The big Papal Mass is about to start in Madison Square Garden. Bet there will be lots of First Communions made. WWJD? He'd be available to EVERYBODY.....I hope Pope Francis has the strength and stamina to make it through this very long event....

John Nolan said...

I watched the Vespers on YouTube and apart from the 'Old Hundredth' didn't find the music overly bombastic. I agree the psalmody was not done well; there were no proper antiphons and no alternation of verses. I have been one of two cantors at Vespers (the only time as a layman I get to wear a cope!) and we sing alternatim with the congregation, facing the altar. Apart from being out of sync with the choir, what was this so-called cantor there for?
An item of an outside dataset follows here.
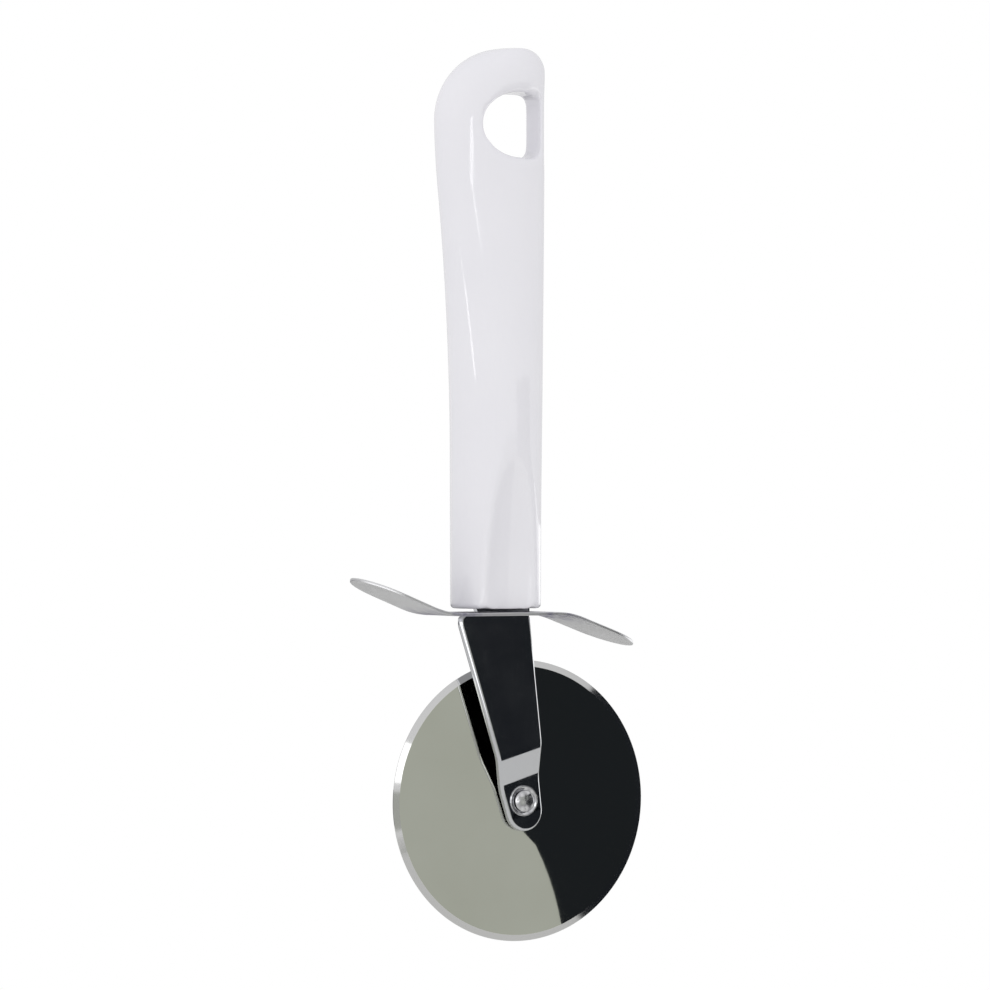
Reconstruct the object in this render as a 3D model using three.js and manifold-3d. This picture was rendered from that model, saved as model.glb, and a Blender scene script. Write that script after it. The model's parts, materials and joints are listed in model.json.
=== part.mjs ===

The HF would have appreciated the Mozart Laudate Dominum. Remember Christmas Midnight Mass when he inserted the Et Incarnatus from the same composer's unfinished C minor Mass into the Creed? This bravura aria for soprano and orchestra was considered too operatic by Mozart who abandoned it, but Francis has singled it out as one of his favourite pieces of music. Pope Francis knelt at his prie-dieu; the assembled prelates had to endure the cold marble floor of St Peter's for ten minutes or so, and at least one cardinal was seen to give up and stagger to his feet. It's the most pontifical, not to say regal, thing Francis has so far done.

Anonymous said...

Yes, just read about the book by Edward Petin "The Rigging of a Vatican Synod" on the site Jihad Watch a blog by the brave Robert Spencer and the ultra modernist Cardinal Daneels who destroyed the Belgian Church tells in his new book how he and a gang of Cardinals were the ones who forced His Holiness Pope Benedict the XVI to step down. VERY VERY scary story and shocking that the leader they wanted as Pope they got, its BERGOGLIO!!!!!

Carol H. said...

I loved the music at New York, and felt sorry for the out of sync cantor. My favorite, though, was the chant during Holy Communion at Madison Square Garden.

Anonymous said...

I wonder what Daneels and his evil gang had on our good Pope Benedict anybody have an idea????? Yet Francis invited him to the synod once again, hmmmmmmmm.